• Data shown
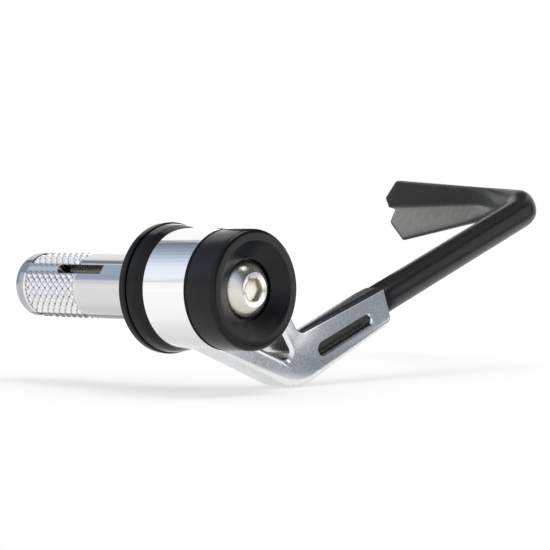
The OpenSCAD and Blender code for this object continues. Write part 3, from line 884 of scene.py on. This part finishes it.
# Name, centre, facing, half-widths, colour and strength of each studio card
CARDS = (
    ("flag_arm", (-0.011, 0.060, 0.036), (-0.697, 0.521, 0.493), (0.024, 0.042), COOL_WHITE, 0.07),
    ("flag_rod", (-0.0082, 0.1071, 0.0625), (-0.5, 0.42, 0.757), (0.045, 0.025), COOL_WHITE, 0.05),
    ("flag_top", (0.01, 0.085, 0.066), (-0.1, 0.35, 0.93), (0.03, 0.05), COOL_WHITE, 0.05),
    ("fill_rod", (0.091, 0.155, 0.047), (-0.75, -0.6, -0.25), (0.05, 0.036), WHITE, 0.75),
    ("fill_bolt", (0.073, 0.04, 0.01), (-0.697, -0.717, 0.02), (0.026, 0.026), WHITE, 1.5),
    ("softbox", (-0.142, 0.155, 0.065), (-0.9, 0.11, 0.42), (0.04, 0.03), WARM_WHITE, 1.9))
SHEET_CORNERS = ((-1, -1), (1, -1), (1, 1), (-1, 1))

KEY_SPOT = (0.12, 0.2, 0.85)
KEY_AIM = (0, 0.04, 0)
KEY_SIZE = 0.5
KEY_POWER = 2.4

CAMERA_SPOT = (0.36143, -0.33407, 0.01293)
CAMERA_AIM = (-0.6967, 0.7172, -0.0199)
FOCAL_PIXELS = 2000
PHOTO_PIXELS = 550
SENSOR_MM = 36.0


def aimed(direction):
    return Vector(direction).to_track_quat("-Z", "Y").to_euler()


def stage_sheet(name, corners):
    """A flat sheet that belongs to the studio, with an empty node material. Returns both."""
    bm = bmesh.new()
    bm.faces.new([bm.verts.new(corner) for corner in corners])
    me = bpy.data.meshes.new(name)
    bm.to_mesh(me)
    bm.free()
    sheet = bpy.data.objects.new(name, me)
    bpy.context.scene.collection.objects.link(sheet)
    mat = bpy.data.materials.new(name)
    mat.use_nodes = True
    mat.node_tree.nodes.clear()
    me.materials.append(mat)
    return sheet, mat.node_tree


def make_floor():
    """White to the eye with the object's shadow on it. In reflections it is grey at the right
    and at the far left behind the object."""
    z = cad_box[0].z - FLOOR_GAP
    corners = [(x * FLOOR_HALF, y * FLOOR_HALF, z) for x, y in SHEET_CORNERS]
    tree = stage_sheet("floor", corners)[1]
    out = tree.nodes.new("ShaderNodeOutputMaterial")
    diffuse = tree.nodes.new("ShaderNodeBsdfDiffuse")
    glow = tree.nodes.new("ShaderNodeEmission")
    add = tree.nodes.new("ShaderNodeAddShader")
    path = tree.nodes.new("ShaderNodeLightPath").outputs
    spot = tree.nodes.new("ShaderNodeNewGeometry")
    split = tree.nodes.new("ShaderNodeSeparateXYZ")
    tree.links.new(spot.outputs["Position"], split.inputs[0])
    axes = split.outputs

    behind = smooth_step(tree, axes["Y"], *FLOOR_BEHIND_Y)
    moved = math_node(tree, "MULTIPLY_ADD", behind, -FLOOR_BEHIND_MOVE, axes["X"])
    side = product(tree, smooth_step(tree, moved, *FLOOR_RIGHT_X),
                   smooth_step(tree, axes["Y"], *FLOOR_RIGHT_Y), path["Is Glossy Ray"])
    back = product(tree, smooth_step(tree, axes["X"], *FLOOR_LEFT_X),
                   smooth_step(tree, axes["Y"], *FLOOR_LEFT_Y), path["Is Glossy Ray"])
    paint = mixed(tree, side, FLOOR_PAINT, FLOOR_PAINT_SIDE)
    tree.links.new(mixed(tree, back, paint, FLOOR_PAINT_BACK), diffuse.inputs["Color"])
    shine = mixed(tree, side, WHITE, SIDE_GREY)
    tree.links.new(mixed(tree, back, shine, BACK_GREY), glow.inputs["Color"])

    seen = math_node(tree, "MAXIMUM", path["Is Camera Ray"], path["Is Glossy Ray"])
    seen = math_node(tree, "MAXIMUM", seen, path["Is Transmission Ray"])
    reach = math_node(tree, "MAXIMUM", *[math_node(tree, "ABSOLUTE", axes[k]) for k in "XY"])
    level = math_node(tree, "MULTIPLY_ADD", smooth_step(tree, reach, *FLOOR_FAR),
                      FLOOR_GLOW_FAR, FLOOR_GLOW)
    tree.links.new(math_node(tree, "MULTIPLY", seen, level), glow.inputs["Strength"])
    tree.links.new(diffuse.outputs[0], add.inputs[0])
    tree.links.new(glow.outputs[0], add.inputs[1])
    tree.links.new(add.outputs[0], out.inputs["Surface"])


def make_world():
    """A pale studio: white in front, behind and to the left, a blue-grey ceiling, and dark to
    the right. The eye sees it white all round."""
    world = bpy.data.worlds.new("studio")
    bpy.context.scene.world = world
    world.use_nodes = True
    tree = world.node_tree
    tree.nodes.clear()
    out = tree.nodes.new("ShaderNodeOutputWorld")
    back = tree.nodes.new("ShaderNodeBackground")
    coord = tree.nodes.new("ShaderNodeTexCoord")
    split = tree.nodes.new("ShaderNodeSeparateXYZ")
    tree.links.new(coord.outputs["Generated"], split.inputs[0])
    axes = split.outputs
    front = math_node(tree, "MULTIPLY", axes["Y"], -1.0)
    turn = math_node(tree, "DIVIDE", math_node(tree, "ARCTAN2", axes["Z"], front), math.pi)
    ramp = tree.nodes.new("ShaderNodeValToRGB")
    fill_ramp(ramp, ROOM_STOPS)
    tree.links.new(turn, ramp.inputs["Fac"])
    left = smooth_step(tree, axes["X"], *ROOM_LEFT_X)
    room = mixed(tree, left, ramp.outputs["Color"], LEFT_GREY)
    high = smooth_step(tree, axes["Z"], *ROOM_HIGH_Z)
    aside = product(tree, smooth_step(tree, axes["X"], *ROOM_RIGHT_X),
                    smooth_step(tree, axes["Y"], *ROOM_RIGHT_Y))
    room = mixed(tree, aside, room, mixed(tree, high, SIDE_GREY, SIDE_DARK))
    path = tree.nodes.new("ShaderNodeLightPath").outputs
    room = mixed(tree, path["Is Diffuse Ray"], room, ROOM_LIGHT)
    tree.links.new(mixed(tree, path["Is Camera Ray"], room, WHITE), back.inputs["Color"])
    tree.links.new(back.outputs[0], out.inputs["Surface"])


def make_key():
    """One large soft light, above and a little behind."""
    data = bpy.data.lights.new("key", "AREA")
    data.shape = "SQUARE"
    data.size = KEY_SIZE
    data.energy = KEY_POWER
    lamp = bpy.data.objects.new("key", data)
    lamp.location = KEY_SPOT
    lamp.rotation_euler = aimed(Vector(KEY_AIM) - Vector(KEY_SPOT))
    bpy.context.scene.collection.objects.link(lamp)


def make_card(name, centre, facing, half, colour, strength):
    """A studio card that is only seen in reflections. Its first half-width lies level."""
    n = Vector(facing).normalized()
    level = n.cross(Vector((0, 0, 1))).normalized()
    across = n.cross(level)
    corners = [Vector(centre) + level * (half[0] * i) + across * (half[1] * j)
               for i, j in SHEET_CORNERS]
    card, tree = stage_sheet(name, corners)
    card.visible_camera = card.visible_diffuse = False
    card.visible_shadow = card.visible_transmission = False
    glow = tree.nodes.new("ShaderNodeEmission")
    glow.inputs["Color"].default_value = colour
    glow.inputs["Strength"].default_value = strength
    out = tree.nodes.new("ShaderNodeOutputMaterial")
    tree.links.new(glow.outputs[0], out.inputs["Surface"])


def make_camera():
    """The photograph's camera, fitted to the outlines of the round pieces."""
    data = bpy.data.cameras.new("camera")
    data.sensor_width = SENSOR_MM
    data.lens = FOCAL_PIXELS / PHOTO_PIXELS * SENSOR_MM
    data.clip_start = 0.01
    camera = bpy.data.objects.new("camera", data)
    camera.location = CAMERA_SPOT
    camera.rotation_euler = aimed(CAMERA_AIM)
    bpy.context.scene.collection.objects.link(camera)
    bpy.context.scene.camera = camera


make_floor()
make_world()
make_key()
for card in CARDS:
    make_card(*card)
make_camera()
bpy.context.scene.view_settings.view_transform = "Standard"

bpy.context.view_layer.update()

• Exercise
Go through the listing above and locate each line that holds the word "scene". Copy those lines.

• Response to this task
The OpenSCAD and Blender code for this object continues. Write part 3, from line 884 of scene.py on. This part finishes it.
    bpy.context.scene.collection.objects.link(sheet)
    bpy.context.scene.world = world
    bpy.context.scene.collection.objects.link(lamp)
    bpy.context.scene.collection.objects.link(camera)
    bpy.context.scene.camera = camera
bpy.context.scene.view_settings.view_transform = "Standard"